[Raw records]:

......

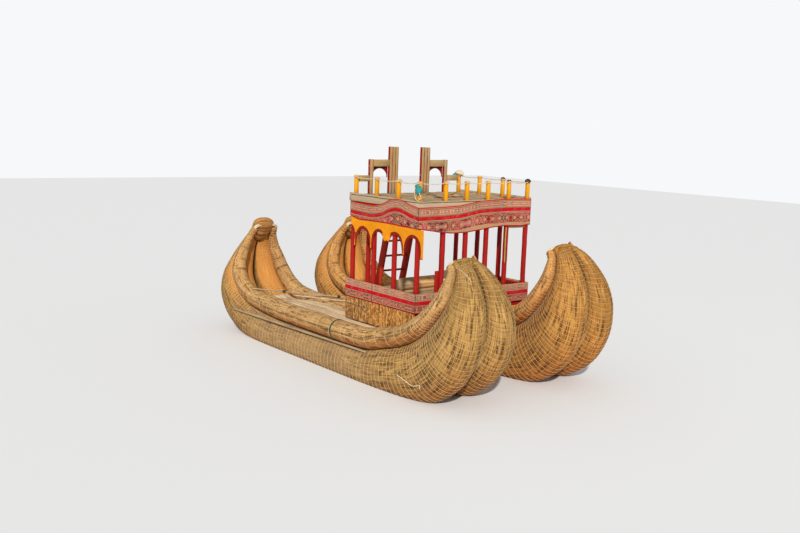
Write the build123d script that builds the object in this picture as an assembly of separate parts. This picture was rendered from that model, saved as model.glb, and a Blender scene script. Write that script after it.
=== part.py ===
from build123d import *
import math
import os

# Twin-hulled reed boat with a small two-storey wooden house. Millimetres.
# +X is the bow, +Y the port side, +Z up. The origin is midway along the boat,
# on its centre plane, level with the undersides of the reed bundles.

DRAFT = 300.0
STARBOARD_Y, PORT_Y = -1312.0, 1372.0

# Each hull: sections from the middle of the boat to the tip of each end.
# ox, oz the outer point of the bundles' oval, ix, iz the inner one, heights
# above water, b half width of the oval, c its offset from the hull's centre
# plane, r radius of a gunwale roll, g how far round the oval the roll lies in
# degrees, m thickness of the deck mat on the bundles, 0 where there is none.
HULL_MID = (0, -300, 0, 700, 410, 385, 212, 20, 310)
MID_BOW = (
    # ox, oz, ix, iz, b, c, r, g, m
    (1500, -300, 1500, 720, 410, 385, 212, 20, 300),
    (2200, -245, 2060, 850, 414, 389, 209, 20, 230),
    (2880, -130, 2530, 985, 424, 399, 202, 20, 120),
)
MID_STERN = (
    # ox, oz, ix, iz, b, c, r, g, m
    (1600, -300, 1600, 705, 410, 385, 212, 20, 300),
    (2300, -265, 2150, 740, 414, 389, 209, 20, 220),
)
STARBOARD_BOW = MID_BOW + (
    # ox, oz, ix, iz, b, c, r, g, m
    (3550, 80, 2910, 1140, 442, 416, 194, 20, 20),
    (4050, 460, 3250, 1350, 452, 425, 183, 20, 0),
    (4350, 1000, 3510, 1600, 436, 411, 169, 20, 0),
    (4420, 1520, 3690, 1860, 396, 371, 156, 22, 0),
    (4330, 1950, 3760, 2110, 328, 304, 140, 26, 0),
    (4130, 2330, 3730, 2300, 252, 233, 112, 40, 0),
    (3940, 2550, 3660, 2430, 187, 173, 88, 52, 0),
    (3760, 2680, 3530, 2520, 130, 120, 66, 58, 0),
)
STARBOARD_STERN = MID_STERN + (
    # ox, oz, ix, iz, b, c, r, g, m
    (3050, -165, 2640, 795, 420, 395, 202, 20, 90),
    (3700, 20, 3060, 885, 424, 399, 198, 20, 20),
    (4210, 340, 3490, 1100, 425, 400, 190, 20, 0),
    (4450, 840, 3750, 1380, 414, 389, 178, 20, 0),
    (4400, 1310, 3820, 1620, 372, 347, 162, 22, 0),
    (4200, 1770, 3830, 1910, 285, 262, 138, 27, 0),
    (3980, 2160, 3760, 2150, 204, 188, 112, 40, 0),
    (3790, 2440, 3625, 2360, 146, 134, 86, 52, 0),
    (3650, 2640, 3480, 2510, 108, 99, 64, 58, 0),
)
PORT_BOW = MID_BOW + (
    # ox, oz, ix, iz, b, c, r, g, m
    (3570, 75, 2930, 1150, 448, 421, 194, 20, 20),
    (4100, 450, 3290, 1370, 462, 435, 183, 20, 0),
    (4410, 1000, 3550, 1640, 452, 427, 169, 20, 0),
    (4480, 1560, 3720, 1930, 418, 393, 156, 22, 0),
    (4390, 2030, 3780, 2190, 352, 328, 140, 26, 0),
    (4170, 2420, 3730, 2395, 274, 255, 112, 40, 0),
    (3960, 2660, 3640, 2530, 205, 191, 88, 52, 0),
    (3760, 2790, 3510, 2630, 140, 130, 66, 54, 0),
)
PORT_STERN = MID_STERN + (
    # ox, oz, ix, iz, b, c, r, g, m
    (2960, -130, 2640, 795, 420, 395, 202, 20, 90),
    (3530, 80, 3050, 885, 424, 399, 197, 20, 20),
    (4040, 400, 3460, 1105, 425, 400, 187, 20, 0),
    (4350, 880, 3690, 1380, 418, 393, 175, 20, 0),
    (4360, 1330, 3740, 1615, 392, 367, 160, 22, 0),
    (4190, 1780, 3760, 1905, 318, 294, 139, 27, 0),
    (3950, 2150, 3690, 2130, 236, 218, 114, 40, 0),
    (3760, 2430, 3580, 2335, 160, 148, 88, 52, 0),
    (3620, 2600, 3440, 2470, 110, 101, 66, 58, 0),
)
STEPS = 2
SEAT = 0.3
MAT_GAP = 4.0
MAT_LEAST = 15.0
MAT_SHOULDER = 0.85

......

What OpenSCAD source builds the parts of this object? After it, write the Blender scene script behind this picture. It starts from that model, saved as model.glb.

......

[Task to complete]: Each line from the one containing "Write the build123d" through the one containing "STARBOARD_Y, PORT_Y = -1312.0, 1372.0" must be retyped exactly, the first and last of these included.

[Complete response]:
Write the build123d script that builds the object in this picture as an assembly of separate parts. This picture was rendered from that model, saved as model.glb, and a Blender scene script. Write that script after it.
=== part.py ===
from build123d import *
import math
import os

# Twin-hulled reed boat with a small two-storey wooden house. Millimetres.
# +X is the bow, +Y the port side, +Z up. The origin is midway along the boat,
# on its centre plane, level with the undersides of the reed bundles.

DRAFT = 300.0
STARBOARD_Y, PORT_Y = -1312.0, 1372.0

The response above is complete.